Nb-doped coherent TiO2/LaAlO3 interfaces: Segregation mechanism and improved photocatalytic performance

Abstract

Elemental doping at coherent interfaces is very difficult and rarely used to improve the interfacial properties since coherent interfaces have low interfacial energies and lack open space for trapping dopant atoms. Exploring universally applicable strategies for elemental doping at coherent interfaces represents an important progress in interface science and engineering. In this study, Nb atoms are successfully doped at coherent (001) LaAlO₃/anatase-TiO₂ interfaces, which enhances greatly the efficiency of photocatalytic hydrogen production from water. Transmission electron microscopy investigations reveal that both LaO- terminated and AlO₂-terminated LaAlO₃/anatase-TiO₂ interfaces can trap two layers of Nb atoms, which accompanies with the formation of La vacancies between them.

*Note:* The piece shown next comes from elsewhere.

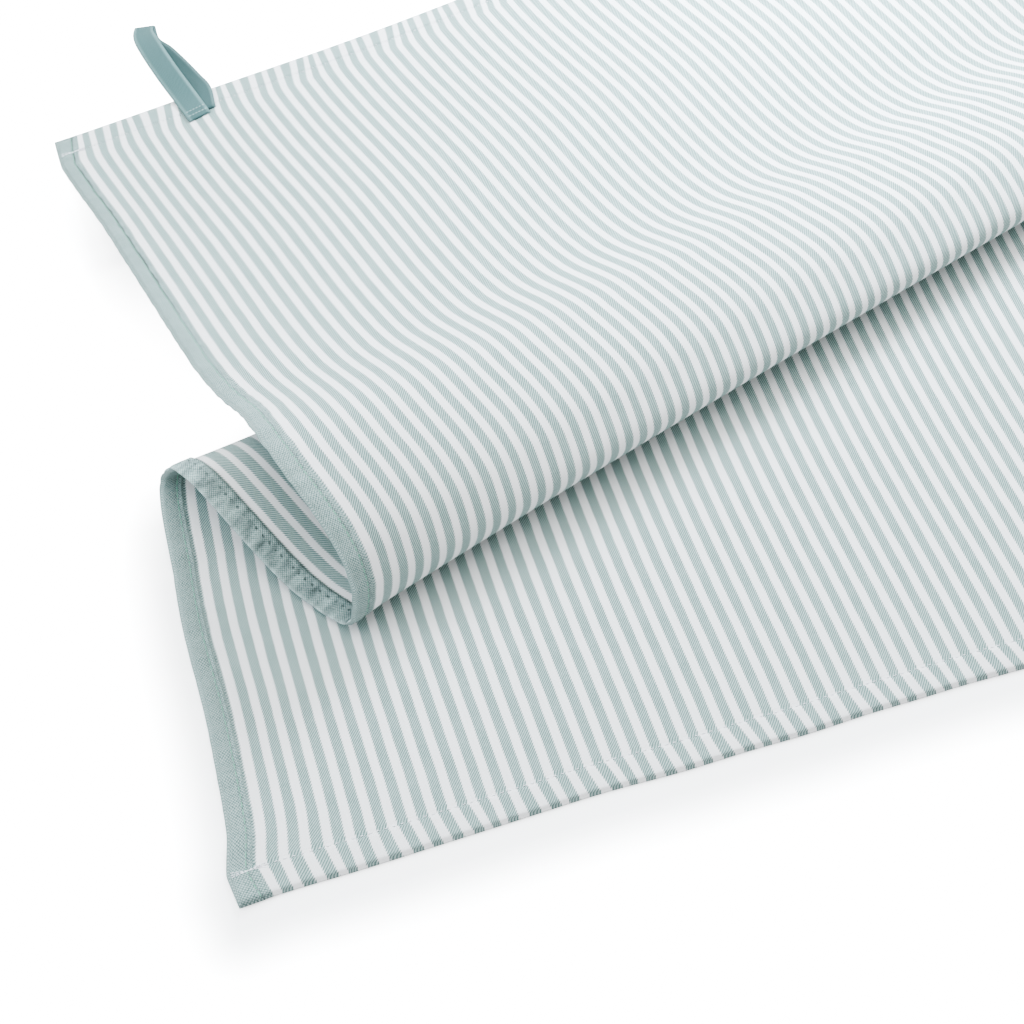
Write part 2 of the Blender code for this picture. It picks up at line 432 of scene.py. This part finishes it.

First-principles calculations suggest that Nb atoms segregate at the interfaces under the action of potential gradient, which increases significantly the strength of the built-in electric field in TiO₂, thereby facilitating the separation of photogenerated carriers and improving the photocatalytic performance. The H₂ production of the Nb doped coherent interface is about 4 times that of the pristine coherent interface. Since potential gradient widely exists at various interfaces including the coherent ones, elemental doping by potential gradient should be an universally applicable fabrication method for tuning the properties of interfaces and heterostructures.